# Synology NAS DS220+ Review



## Aestivial (Jun 23, 2021)

_[Before beginning, I'd want to express my gratitude to Synology as well as digit for giving me the opportunity to review a Synology NAS device. Also, the views presented in the following review is based only on my own experience and should not be construed as conclusive either ways. Synology and/or Digit holds the right to overrule any stated fact/accusation accordingly.]_

*In the box *
I received my Seagate Barracuda 1TB 7200rpm HDD about 1 week back from Digit, almost a week after receiving the NAS. Both were in good condition and properly packed (kudos to shipping team).
For the Synology NAS, here are the items that were shipped included in the box:

DS220+ unit x 1, Quick Installation Guide x 1, Accessory pack x 1 (screws), AC power adapter x 1, AC power cord x 1, RJ-45 LAN cable x 2
_NOTE:  
1.HDDs weren’t included with the NAS shipment and would generally have to be bought separately.  
2. The whole thing is supposed to be powered by a monstrous 16A power socket (the “bigger than usual” power socket). _


*Setup *
Physically setting up the NAS is not much of a hassle as long as you are referring to the provided quick installation guide. Also, if you’re installing a 3.5” hard drive you won’t require any additional (provided) accessory. If you’re still facing issues, follow some online tutorial video for the same.


*Initiation *
Since this is my first time getting my hands on a NAS DiskStation, I was honestly expecting to face a lot of issues and tripping overs. Apparently, it’s not even that vexed up. Infact, as a beginner, as long as you stick by default options setting it up will be a breeze, just note that it will be time consuming in certain aspects. When setting it up for the very first time, using Synology web assistant (find.synology.com) to install the respective DSM file with simple onscreen instruction makes the job a lot easier.
After finishing the setup and auto-restarting once, the user is prompted to their respective DSM which is your flashy main control panel for the whole device packed with a sweet compact UI, almost replicating a desktop. If you got this far, the next thing is setting up volumes from storage and pool and creating some shared user folders (considering multiple users will be accessing your NAS).
Other than that, the (optional yet useful) next thing to do is installing some great available applications via Synology’s exclusive application package center. Some apps I personally found best for my use case were: Moments and Drive Cloud backup. Also, we are talking about super easy one-click installations from the product center app, which again is a very impressive factor. 
That’s pretty much everything to get started with your journey on the NAS!



*Applications*
As I previously mentioned, the DSM is rich in terms of offering functionality via applications, but out of the many apps some apps that I personally wish to comment on are:

A) File station (pre-installed): This is the sole app which makes navigation of my data/files so much easier and accessible! And all that while being on the DSM remotely is awesome.

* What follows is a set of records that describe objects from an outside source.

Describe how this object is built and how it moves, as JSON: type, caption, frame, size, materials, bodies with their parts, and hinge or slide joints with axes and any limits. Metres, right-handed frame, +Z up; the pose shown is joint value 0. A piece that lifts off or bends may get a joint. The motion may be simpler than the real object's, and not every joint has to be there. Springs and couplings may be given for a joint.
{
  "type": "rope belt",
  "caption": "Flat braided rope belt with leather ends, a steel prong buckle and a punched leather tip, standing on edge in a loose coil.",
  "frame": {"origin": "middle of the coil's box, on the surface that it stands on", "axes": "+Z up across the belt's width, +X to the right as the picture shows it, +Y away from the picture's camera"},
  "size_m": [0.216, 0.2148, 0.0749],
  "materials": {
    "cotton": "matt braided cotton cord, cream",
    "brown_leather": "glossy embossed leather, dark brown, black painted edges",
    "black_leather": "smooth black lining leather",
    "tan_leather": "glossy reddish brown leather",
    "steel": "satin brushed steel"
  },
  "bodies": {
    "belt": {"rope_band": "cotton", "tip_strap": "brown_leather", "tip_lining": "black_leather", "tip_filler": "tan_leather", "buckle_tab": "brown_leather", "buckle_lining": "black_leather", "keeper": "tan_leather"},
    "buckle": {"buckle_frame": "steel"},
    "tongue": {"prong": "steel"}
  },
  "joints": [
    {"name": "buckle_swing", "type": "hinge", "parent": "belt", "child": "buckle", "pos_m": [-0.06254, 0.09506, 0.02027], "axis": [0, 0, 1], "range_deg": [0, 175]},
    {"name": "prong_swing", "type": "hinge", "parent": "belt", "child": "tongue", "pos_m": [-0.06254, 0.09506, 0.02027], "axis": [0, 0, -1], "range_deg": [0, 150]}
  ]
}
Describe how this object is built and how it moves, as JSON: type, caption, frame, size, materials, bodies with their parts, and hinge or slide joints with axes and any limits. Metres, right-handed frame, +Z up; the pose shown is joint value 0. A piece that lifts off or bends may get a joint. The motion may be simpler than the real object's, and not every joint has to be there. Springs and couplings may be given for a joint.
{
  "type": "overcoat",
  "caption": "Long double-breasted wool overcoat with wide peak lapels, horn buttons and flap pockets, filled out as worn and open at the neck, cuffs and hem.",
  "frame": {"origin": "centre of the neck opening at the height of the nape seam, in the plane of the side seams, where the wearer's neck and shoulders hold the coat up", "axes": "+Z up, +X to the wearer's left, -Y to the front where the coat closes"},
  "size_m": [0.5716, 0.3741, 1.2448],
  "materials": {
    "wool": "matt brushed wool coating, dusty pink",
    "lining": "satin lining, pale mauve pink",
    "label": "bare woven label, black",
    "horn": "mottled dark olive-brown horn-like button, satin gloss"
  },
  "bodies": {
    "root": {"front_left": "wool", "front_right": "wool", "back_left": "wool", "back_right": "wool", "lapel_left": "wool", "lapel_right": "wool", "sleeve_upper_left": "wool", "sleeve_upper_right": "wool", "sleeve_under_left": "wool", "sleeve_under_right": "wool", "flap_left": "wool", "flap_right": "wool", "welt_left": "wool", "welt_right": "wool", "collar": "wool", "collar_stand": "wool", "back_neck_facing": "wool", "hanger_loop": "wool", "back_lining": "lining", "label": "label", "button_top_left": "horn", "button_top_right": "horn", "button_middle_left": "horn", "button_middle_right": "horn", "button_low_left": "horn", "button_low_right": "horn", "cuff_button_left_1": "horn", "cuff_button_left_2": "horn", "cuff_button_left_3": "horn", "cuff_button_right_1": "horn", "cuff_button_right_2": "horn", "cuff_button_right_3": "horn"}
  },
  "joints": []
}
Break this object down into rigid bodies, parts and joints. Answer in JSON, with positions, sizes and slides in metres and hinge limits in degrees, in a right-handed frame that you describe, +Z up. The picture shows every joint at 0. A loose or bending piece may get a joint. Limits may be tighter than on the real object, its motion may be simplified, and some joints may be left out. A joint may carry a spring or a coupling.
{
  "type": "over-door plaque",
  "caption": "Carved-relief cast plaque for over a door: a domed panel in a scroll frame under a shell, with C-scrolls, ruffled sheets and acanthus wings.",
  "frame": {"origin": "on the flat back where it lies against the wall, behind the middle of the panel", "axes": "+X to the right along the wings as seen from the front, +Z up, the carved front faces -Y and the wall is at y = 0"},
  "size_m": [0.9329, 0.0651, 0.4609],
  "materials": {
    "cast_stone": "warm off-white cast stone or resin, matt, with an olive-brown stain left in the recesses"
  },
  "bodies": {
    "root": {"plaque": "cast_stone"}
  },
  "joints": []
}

B) Moments: This app is one of the primary reasons I was so enthusiastic about trying out the Synology NAS as a superior alternative to Google Photos, and I wasn’t disappointed either. Specially having the liberty to choose backing up of photos with certain extent of control (for instance the option to trigger backup only while charging). 

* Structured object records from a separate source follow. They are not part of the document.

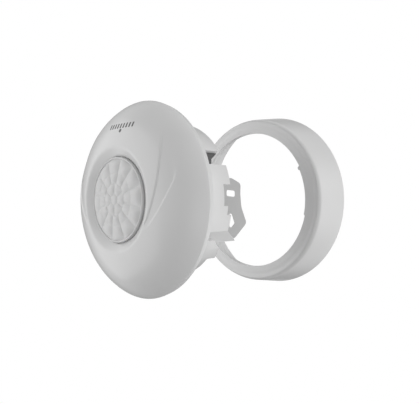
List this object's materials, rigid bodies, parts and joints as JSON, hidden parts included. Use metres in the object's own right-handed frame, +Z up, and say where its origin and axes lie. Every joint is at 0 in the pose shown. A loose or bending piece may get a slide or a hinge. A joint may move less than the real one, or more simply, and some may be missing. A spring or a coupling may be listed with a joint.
{
  "type": "motion sensor",
  "caption": "Round passive-infrared motion sensor: domed head with a disc lens and rear terminals, and the flared surface ring it plugs into.",
  "frame": {"origin": "centre of the mounting plane at the rear of the surface ring, on the sensor axis", "axes": "+Y along the sensor axis from the lens towards the mounting surface, +Z up, +X to the right as seen from the front"},
  "size_m": [0.1218, 0.1422, 0.1218],
  "materials": {
    "white_plastic": "fine satin moulded ABS, off-white",
    "lens_plastic": "milky polyethylene lens array, satin",
    "grey_plastic": "light grey moulded nylon, satin",
    "dark_rubber": "matt soft rubber",
    "white_silicone": "matt foam silicone",
    "circuit_board": "solder-masked laminate",
    "black_plastic": "moulded black",
    "blue_plastic": "moulded blue",
    "red_plastic": "moulded red",
    "button_plastic": "moulded white nylon",
    "zinc_steel": "zinc plated",
    "brass": "plain turned brass",
    "tin_plate": "tin plated",
    "silicon_filter": "coated silicon window"
  },
  "bodies": {
    "ring": {"mounting_ring": "white_plastic"},
    "gasket": {"head_gasket": "white_silicone"},
    "head": {"rear_housing": "white_plastic", "pyro_spacer": "white_plastic", "wiring_bracket_right": "grey_plastic", "wiring_bracket_left": "grey_plastic", "entry_plug_right": "dark_rubber", "entry_plug_left": "dark_rubber", "main_board": "circuit_board", "terminal_block": "black_plastic", "tamper_body": "black_plastic", "output_relay": "black_plastic", "controller_chip": "black_plastic", "amplifier_chip": "black_plastic", "capacitor_1": "black_plastic", "capacitor_2": "black_plastic", "time_dial_body": "blue_plastic", "range_dial_body": "blue_plastic", "surge_absorber": "blue_plastic", "dip_body": "red_plastic", "status_led": "red_plastic", "light_cell": "red_plastic", "board_screw_1": "zinc_steel", "board_screw_2": "zinc_steel", "board_screw_3": "zinc_steel", "bracket_screw_1": "zinc_steel", "bracket_screw_2": "zinc_steel", "bracket_screw_3": "zinc_steel", "bracket_screw_4": "zinc_steel", "pyro_can": "zinc_steel", "terminal_pin_1": "tin_plate", "terminal_pin_2": "tin_plate", "terminal_pin_3": "tin_plate", "pyro_window": "silicon_filter"},
    "cover": {"front_cover": "white_plastic", "lens_disc": "lens_plastic", "lens_retaining_ring": "white_plastic"},
    "tamper_plunger": {"tamper_plunger": "button_plastic"},
    "time_dial": {"time_dial": "button_plastic"},
    "range_dial": {"range_dial": "button_plastic"},
    "dip_slider_1": {"dip_slider_1": "button_plastic"},
    "dip_slider_2": {"dip_slider_2": "button_plastic"},
    "dip_slider_3": {"dip_slider_3": "button_plastic"},
    "dip_slider_4": {"dip_slider_4": "button_plastic"},
    "terminal_screw_1": {"terminal_screw_1": "zinc_steel"},
    "terminal_clamp_1": {"terminal_clamp_1": "brass"},
    "terminal_screw_2": {"terminal_screw_2": "zinc_steel"},
    "terminal_clamp_2": {"terminal_clamp_2": "brass"},
    "terminal_screw_3": {"terminal_screw_3": "zinc_steel"},
    "terminal_clamp_3": {"terminal_clamp_3": "brass"}
  },
  "joints": [
    {"name": "head_dock", "type": "slide", "parent": "ring", "child": "gasket", "axis": [0, 1, 0], "range_m": [0, 0.0879]},
    {"name": "head_twist", "type": "hinge", "parent": "gasket", "child": "head", "pos_m": [0, -0.1228, 0], "axis": [0, 1, 0], "range_deg": [0, 20]},
    {"name": "cover_release", "type": "slide", "parent": "head", "child": "cover", "axis": [0, -1, 0], "range_m": [0, 0.03]},
    {"name": "tamper_press", "type": "slide", "parent": "head", "child": "tamper_plunger", "axis": [0, -1, 0], "range_m": [0, 0.0015], "stiffness_N_per_m": 150},
    {"name": "time_dial_turn", "type": "hinge", "parent": "head", "child": "time_dial", "pos_m": [-0.012, -0.1228, -0.026], "axis": [0, 1, 0], "range_deg": [0, 270]},
    {"name": "range_dial_turn", "type": "hinge", "parent": "head", "child": "range_dial", "pos_m": [0.012, -0.1228, -0.026], "axis": [0, 1, 0], "range_deg": [0, 270]},
    {"name": "dip_slider_1_slide", "type": "slide", "parent": "head", "child": "dip_slider_1", "axis": [0, 0, 1], "range_m": [0, 0.002]},
    {"name": "dip_slider_2_slide", "type": "slide", "parent": "head", "child": "dip_slider_2", "axis": [0, 0, 1], "range_m": [0, 0.002]},
    {"name": "dip_slider_3_slide", "type": "slide", "parent": "head", "child": "dip_slider_3", "axis": [0, 0, 1], "range_m": [0, 0.002]},
    {"name": "dip_slider_4_slide", "type": "slide", "parent": "head", "child": "dip_slider_4", "axis": [0, 0, 1], "range_m": [0, 0.002]},
    {"name": "terminal_screw_1_turn", "type": "hinge", "parent": "head", "child": "terminal_screw_1", "pos_m": [-0.01, -0.1228, 0], "axis": [0, -1, 0], "range_deg": [0, 720]},
    {"name": "terminal_clamp_1_slide", "type": "slide", "parent": "head", "child": "terminal_clamp_1", "axis": [0, 1, 0], "range_m": [0, 0.001]},
    {"name": "terminal_screw_2_turn", "type": "hinge", "parent": "head", "child": "terminal_screw_2", "pos_m": [0, -0.1228, 0], "axis": [0, -1, 0], "range_deg": [0, 720]},
    {"name": "terminal_clamp_2_slide", "type": "slide", "parent": "head", "child": "terminal_clamp_2", "axis": [0, 1, 0], "range_m": [0, 0.001]},
    {"name": "terminal_screw_3_turn", "type": "hinge", "parent": "head", "child": "terminal_screw_3", "pos_m": [0.01, -0.1228, 0], "axis": [0, -1, 0], "range_deg": [0, 720]},
    {"name": "terminal_clamp_3_slide", "type": "slide", "parent": "head", "child": "terminal_clamp_3", "axis": [0, 1, 0], "range_m": [0, 0.001]}
  ],
  "couplings": [
    {"joint": "terminal_screw_1_turn", "follows": "terminal_clamp_1_slide", "rad_per_m": 12560},
    {"joint": "terminal_screw_2_turn", "follows": "terminal_clamp_2_slide", "rad_per_m": 12560},
    {"joint": "terminal_screw_3_turn", "follows": "terminal_clamp_3_slide", "rad_per_m": 12560}
  ]
}
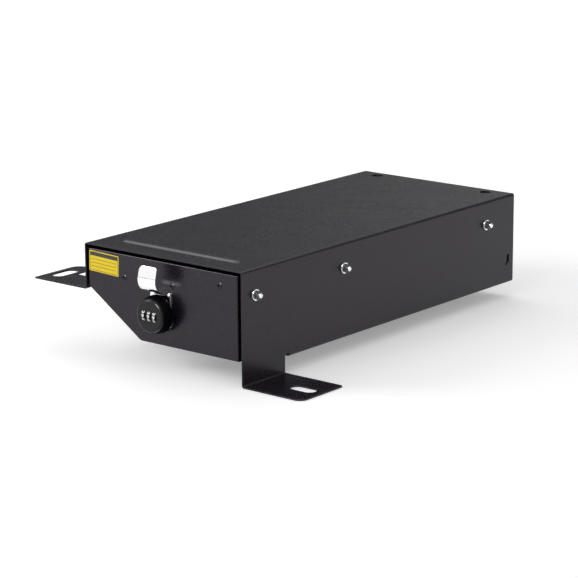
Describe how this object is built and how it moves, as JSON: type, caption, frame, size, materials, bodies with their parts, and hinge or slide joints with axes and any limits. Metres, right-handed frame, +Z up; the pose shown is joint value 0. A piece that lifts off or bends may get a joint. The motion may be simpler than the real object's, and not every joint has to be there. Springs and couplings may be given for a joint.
{
  "type": "under-seat security drawer",
  "caption": "Low folded-steel housing on two bolt-down feet, with a ball-bearing drawer, a combination cam lock and a finger pull.",
  "frame": {"origin": "under the middle of the whole object, left to right and front to rear, level with the underside of the right foot", "axes": "+Z up, +Y from the lock towards the rear panel, +X towards the tall right wall"},
  "size_m": [0.34, 0.465, 0.1132],
  "materials": {
    "powder_coat": "satin black powder coat with a fine texture",
    "black_rivet": "black rivets under the coat",
    "rail_steel": "zinc-plated rolled steel",
    "ball_steel": "polished bearing balls",
    "bright_zinc": "bright zinc-plated fasteners",
    "polished_steel": "polished steel strip",
    "yellow_label": "yellow vinyl write-on label",
    "lock_metal": "die-cast zinc alloy",
    "lock_black": "black satin-gloss lock knob",
    "wheel_black": "black number wheels with white numbers"
  },
  "bodies": {
    "housing": {"housing_shell": "powder_coat", "bottom_pan": "powder_coat", "rear_panel": "powder_coat", "pan_rivets": "black_rivet", "latch_strike": "powder_coat", "outer_rail_left": "rail_steel", "outer_rail_right": "rail_steel", "housing_screws": "bright_zinc", "housing_washers": "bright_zinc", "housing_nuts": "bright_zinc"},
    "left_cage": {"ball_cage_left": "rail_steel", "slide_balls_left": "ball_steel"},
    "right_cage": {"ball_cage_right": "rail_steel", "slide_balls_right": "ball_steel"},
    "drawer": {"inner_rail_left": "rail_steel", "inner_rail_right": "rail_steel", "tray_rivets": "bright_zinc", "drawer_tray": "powder_coat", "drawer_front": "powder_coat", "front_rivets": "black_rivet", "pull_tab": "polished_steel", "blank_label": "yellow_label", "lock_sleeve": "lock_metal", "lock_nut": "bright_zinc"},
    "lock_core": {"lock_knob": "lock_black", "lock_spindle": "lock_metal", "knob_screws": "bright_zinc", "wheel_axle": "bright_zinc", "lock_cam": "bright_zinc", "cam_screw": "bright_zinc"},
    "left_wheel": {"number_wheel_left": "wheel_black"},
    "middle_wheel": {"number_wheel_middle": "wheel_black"},
    "right_wheel": {"number_wheel_right": "wheel_black"}
  },
  "joints": [
    {"name": "drawer_slide", "type": "slide", "parent": "housing", "child": "drawer", "axis": [0, -1, 0], "range_m": [0, 0.3]},
    {"name": "left_cage_roll", "type": "slide", "parent": "housing", "child": "left_cage", "axis": [0, -1, 0], "range_m": [0, 0.15]},
    {"name": "right_cage_roll", "type": "slide", "parent": "housing", "child": "right_cage", "axis": [0, -1, 0], "range_m": [0, 0.15]},
    {"name": "lock_turn", "type": "hinge", "parent": "drawer", "child": "lock_core", "pos_m": [-0.002, -0.19946, 0.0562], "axis": [0, 1, 0], "range_deg": [0, 90]},
    {"name": "left_wheel_spin", "type": "hinge", "parent": "lock_core", "child": "left_wheel", "pos_m": [-0.0089, -0.22459, 0.0562], "axis": [1, 0, 0], "continuous": true},
    {"name": "middle_wheel_spin", "type": "hinge", "parent": "lock_core", "child": "middle_wheel", "pos_m": [-0.002, -0.22459, 0.0562], "axis": [1, 0, 0], "continuous": true},
    {"name": "right_wheel_spin", "type": "hinge", "parent": "lock_core", "child": "right_wheel", "pos_m": [0.0049, -0.22459, 0.0562], "axis": [1, 0, 0], "continuous": true}
  ],
  "couplings": [
    {"joint": "left_cage_roll", "follows": "drawer_slide", "ratio": 0.5},
    {"joint": "right_cage_roll", "follows": "drawer_slide", "ratio": 0.5}
  ]
}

C) Photo Station: Before anything, I wish to just ask one thing XD … why? Don’t get me wrong but I don’t see any point of having another exclusive app for pictures other than merging all implementations into one single app, let’s say: Moments.

D) Audio Station: This is bound to be one of the most used applications so far on my DSM! For someone who is an avid music listener and keeps his playlist downloaded, this is just too good. Auto sorting based on corresponding artists/composers/genres/folders and ability to create playlists with different settings are a good add-on as well. So, now I no longer need to hold back downloading and side-storing music concerned about my phone space. 

E) Video Station: I was excited about streaming via my NAS drive, specially to test out how it performs with Blu-ray movies(files), and the experience was indeed rich. Even though it took a “lot” of time indexing the files foremost. Once done, I was able to access and stream my files easily across devices, though there was noticeable lag between playbacks.

F) Synology Drive: Likewise File Station, Drive is a platform I used for file storage too, though directly from my PC thanks to their windows Drive client. The primary use case of Drive was to backup my windows drives, so functionality wise I found it decently good.

G) Cloud Sync: Lastly, one of the most impressive aspect of DSM, is the Cloud Sync which I had setup as a bidirectional backup solution for my Google Drive, and it works like a charm!



*File Transfer*
 This is the sole aspect of my experience with my NAS, that has disappointed me greatly so far. Previously, I owned an external HDD, which even if not being quite accessible did provide me good enough read/write speeds. My DiskStation on the other hand, contrasted it perfectly by giving me immense flexibility and accessibility of my files but with the sacrifice of decent speeds. I had my NAS connected to my home’s router via both the provided RJ45 Cables, and ran the following write test via my laptop which was connected to the same router’s Wi-Fi:





As you can see, the applicable speed and what am achieving in real-time are ground and sky apart. So, I tried to figure out a workaround to this and created a bond between both the cables connected to the router. I did get a significant increase in speed, so as to speak of (as can be seen below):



Even still, it is quite straying a bit far from my “expected” transfer rates, so I will assume am missing out something there. The time at hand to completely remark the device appeared indeed short to me (hope it also serves as an excuse for uploading this review so late)  thus couldn’t tinker much regarding the speeds. Here’s how was running the transfer tests:

created a shared folder for myself via DSM’s web UI.
rechecked no speed restrictions are on the user.
mapped a network drive via 'This PC'.
pasted my test files directly to the shared folder, while being connected to the same LAN.
(If you think you can help me out with the problems, don’t hesitate to reach out my DM! I'll be eagerly waiting for a solution/justification of this issue, and upon stumbling across one, will edit this post accordingly too!)

*Conclusion *
Thus, the whole experience was kind of bittersweet to me, and my review and opinions were casted with the hue that I actually ‘bought’ the device to present my unbiased views. So, by pointing out the shortcomings I was aiming to justify the device’s approach towards being more value for money.
Also, I found it all the more reasonable to go for a NAS if you have a more concentric use case (like for a family or office) instead of a single individual given the easy and accessible individual profiling for multiple users. At the end of the day, I really won’t regret buying myself a Synology NAS DiskStation (or advising someone to purchase one either), given the features I’ll be investing for.

Thanks for reading!


----------